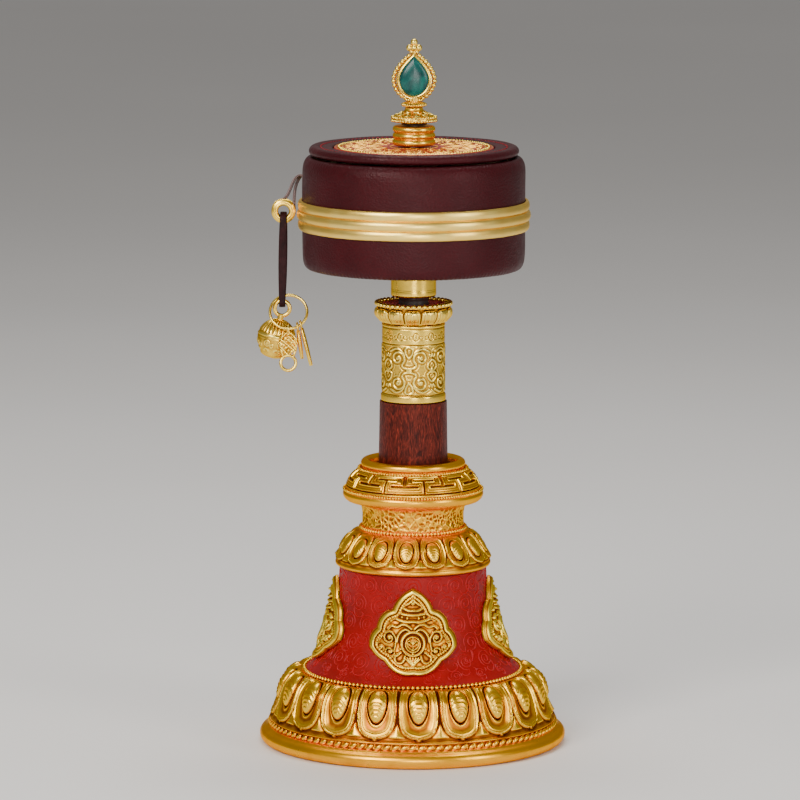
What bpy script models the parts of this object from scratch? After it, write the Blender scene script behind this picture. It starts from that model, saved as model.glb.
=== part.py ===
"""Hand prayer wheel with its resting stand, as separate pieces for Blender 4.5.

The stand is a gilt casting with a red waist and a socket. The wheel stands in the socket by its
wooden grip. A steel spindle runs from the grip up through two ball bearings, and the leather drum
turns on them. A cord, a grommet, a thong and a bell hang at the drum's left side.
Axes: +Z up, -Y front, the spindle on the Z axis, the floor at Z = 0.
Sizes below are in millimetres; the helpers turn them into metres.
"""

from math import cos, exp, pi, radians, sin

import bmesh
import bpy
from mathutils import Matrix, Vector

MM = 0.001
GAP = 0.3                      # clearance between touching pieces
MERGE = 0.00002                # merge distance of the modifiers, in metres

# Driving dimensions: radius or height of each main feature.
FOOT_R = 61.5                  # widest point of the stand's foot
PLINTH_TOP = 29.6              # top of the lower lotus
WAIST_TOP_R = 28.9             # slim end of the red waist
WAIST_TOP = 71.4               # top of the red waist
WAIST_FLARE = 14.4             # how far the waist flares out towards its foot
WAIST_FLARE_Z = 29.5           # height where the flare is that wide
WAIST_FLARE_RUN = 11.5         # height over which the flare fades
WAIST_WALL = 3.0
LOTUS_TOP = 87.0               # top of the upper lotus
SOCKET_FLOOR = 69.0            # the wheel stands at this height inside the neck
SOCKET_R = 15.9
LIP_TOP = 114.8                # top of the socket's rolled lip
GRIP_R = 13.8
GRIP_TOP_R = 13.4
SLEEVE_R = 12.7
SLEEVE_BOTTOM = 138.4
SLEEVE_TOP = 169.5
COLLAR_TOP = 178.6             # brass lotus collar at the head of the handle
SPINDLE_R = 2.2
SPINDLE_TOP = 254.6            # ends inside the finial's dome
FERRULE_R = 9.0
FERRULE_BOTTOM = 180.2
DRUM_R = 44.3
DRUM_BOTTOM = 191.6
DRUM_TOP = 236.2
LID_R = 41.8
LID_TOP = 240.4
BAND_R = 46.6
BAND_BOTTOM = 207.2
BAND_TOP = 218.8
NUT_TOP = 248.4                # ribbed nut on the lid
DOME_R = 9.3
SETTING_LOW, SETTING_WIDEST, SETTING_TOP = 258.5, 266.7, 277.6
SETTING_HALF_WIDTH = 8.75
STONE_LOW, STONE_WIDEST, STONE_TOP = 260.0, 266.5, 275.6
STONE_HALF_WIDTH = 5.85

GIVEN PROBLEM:
Extract each line of the listing above, copying it word for word.

EXERCISE SOLUTION:
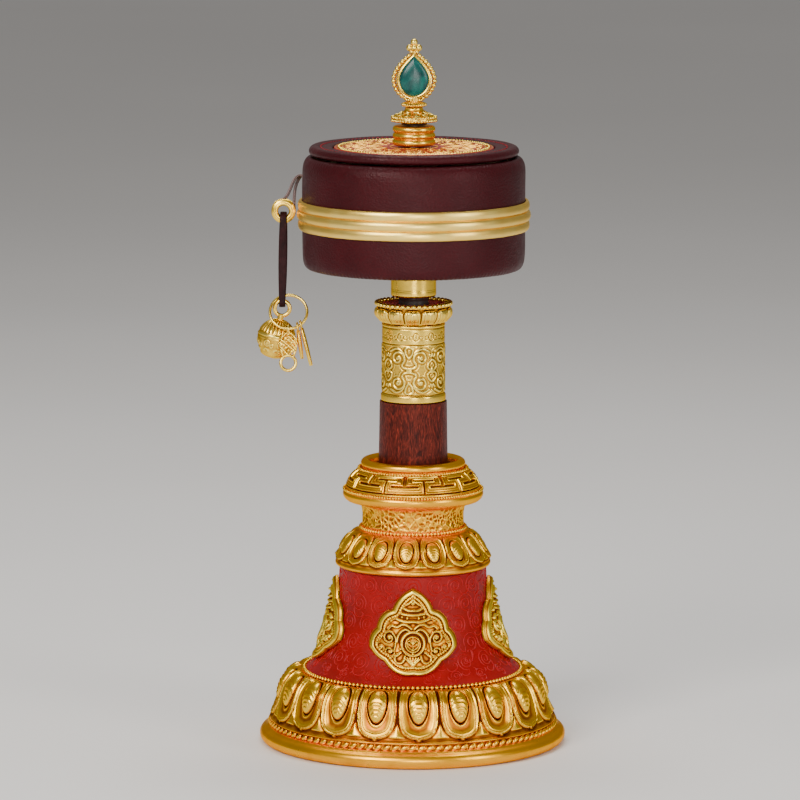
What bpy script models the parts of this object from scratch? After it, write the Blender scene script behind this picture. It starts from that model, saved as model.glb.
=== part.py ===
"""Hand prayer wheel with its resting stand, as separate pieces for Blender 4.5.

The stand is a gilt casting with a red waist and a socket. The wheel stands in the socket by its
wooden grip. A steel spindle runs from the grip up through two ball bearings, and the leather drum
turns on them. A cord, a grommet, a thong and a bell hang at the drum's left side.
Axes: +Z up, -Y front, the spindle on the Z axis, the floor at Z = 0.
Sizes below are in millimetres; the helpers turn them into metres.
"""

from math import cos, exp, pi, radians, sin

import bmesh
import bpy
from mathutils import Matrix, Vector

MM = 0.001
GAP = 0.3                      # clearance between touching pieces
MERGE = 0.00002                # merge distance of the modifiers, in metres

# Driving dimensions: radius or height of each main feature.
FOOT_R = 61.5                  # widest point of the stand's foot
PLINTH_TOP = 29.6              # top of the lower lotus
WAIST_TOP_R = 28.9             # slim end of the red waist
WAIST_TOP = 71.4               # top of the red waist
WAIST_FLARE = 14.4             # how far the waist flares out towards its foot
WAIST_FLARE_Z = 29.5           # height where the flare is that wide
WAIST_FLARE_RUN = 11.5         # height over which the flare fades
WAIST_WALL = 3.0
LOTUS_TOP = 87.0               # top of the upper lotus
SOCKET_FLOOR = 69.0            # the wheel stands at this height inside the neck
SOCKET_R = 15.9
LIP_TOP = 114.8                # top of the socket's rolled lip
GRIP_R = 13.8
GRIP_TOP_R = 13.4
SLEEVE_R = 12.7
SLEEVE_BOTTOM = 138.4
SLEEVE_TOP = 169.5
COLLAR_TOP = 178.6             # brass lotus collar at the head of the handle
SPINDLE_R = 2.2
SPINDLE_TOP = 254.6            # ends inside the finial's dome
FERRULE_R = 9.0
FERRULE_BOTTOM = 180.2
DRUM_R = 44.3
DRUM_BOTTOM = 191.6
DRUM_TOP = 236.2
LID_R = 41.8
LID_TOP = 240.4
BAND_R = 46.6
BAND_BOTTOM = 207.2
BAND_TOP = 218.8
NUT_TOP = 248.4                # ribbed nut on the lid
DOME_R = 9.3
SETTING_LOW, SETTING_WIDEST, SETTING_TOP = 258.5, 266.7, 277.6
SETTING_HALF_WIDTH = 8.75
STONE_LOW, STONE_WIDEST, STONE_TOP = 260.0, 266.5, 275.6
STONE_HALF_WIDTH = 5.85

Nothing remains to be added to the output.